An important preliminary step in developing a licensing strategy is for a company to determine its business goals and opportunities. It is not enough to count your patents and determine whether they can be asserted against your direct competitors. Instead, a company should analyze how its patent portfolio can best complement its business plan. For example, three different albeit related objectives are to maximize your sales revenue by excluding competitors from using your innovations in the marketplace, to broadly license your patent portfolio to maximize your royalty income, or to selectively license your patents in specific geographies and market segments that you believe will not impact your own sales revenue.

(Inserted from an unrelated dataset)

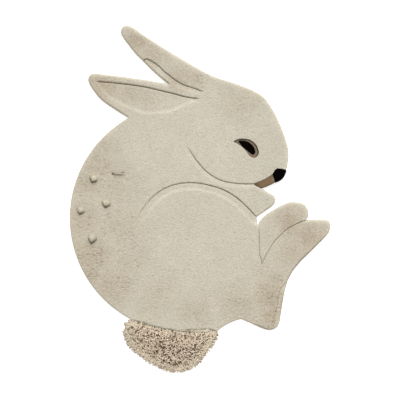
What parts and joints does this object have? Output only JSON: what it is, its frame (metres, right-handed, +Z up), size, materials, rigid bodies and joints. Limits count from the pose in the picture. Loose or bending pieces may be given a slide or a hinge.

Licensing strategies can be very sophisticated, and should be considered carefully. For example, complications can arise when two or more companies have “blocking patents,” i.e., two or more patents that are both necessary to practice a particular technology and thus block access to the technology. In those circumstances, cross licenses and patent pooling or package licensing arrangements can be beneficial. However, such arrangements should be carefully crafted to avoid violating U.S. antitrust or patent misuse principles, or European Union competition rules. Compulsory licensing rules may provide another complication. Under compulsory licensing, a company is forced to license its technology to anyone seeking a license, often on terms dictated by a government body, not the company. Compulsory licensing is applied differently around the world, but it could become a concern with renewable energy technologies because of the perceived public mandate for rapid deployment of those technologies.
The race is on to stake out patent positions in the growing wind-power marketplace. Companies should be diligent in protecting their innovations and enforcing their patents. Likewise, when launching new products and services, companies should carefully evaluate the patent landscape to minimize the risks of having to defend against a costly charge of infringement.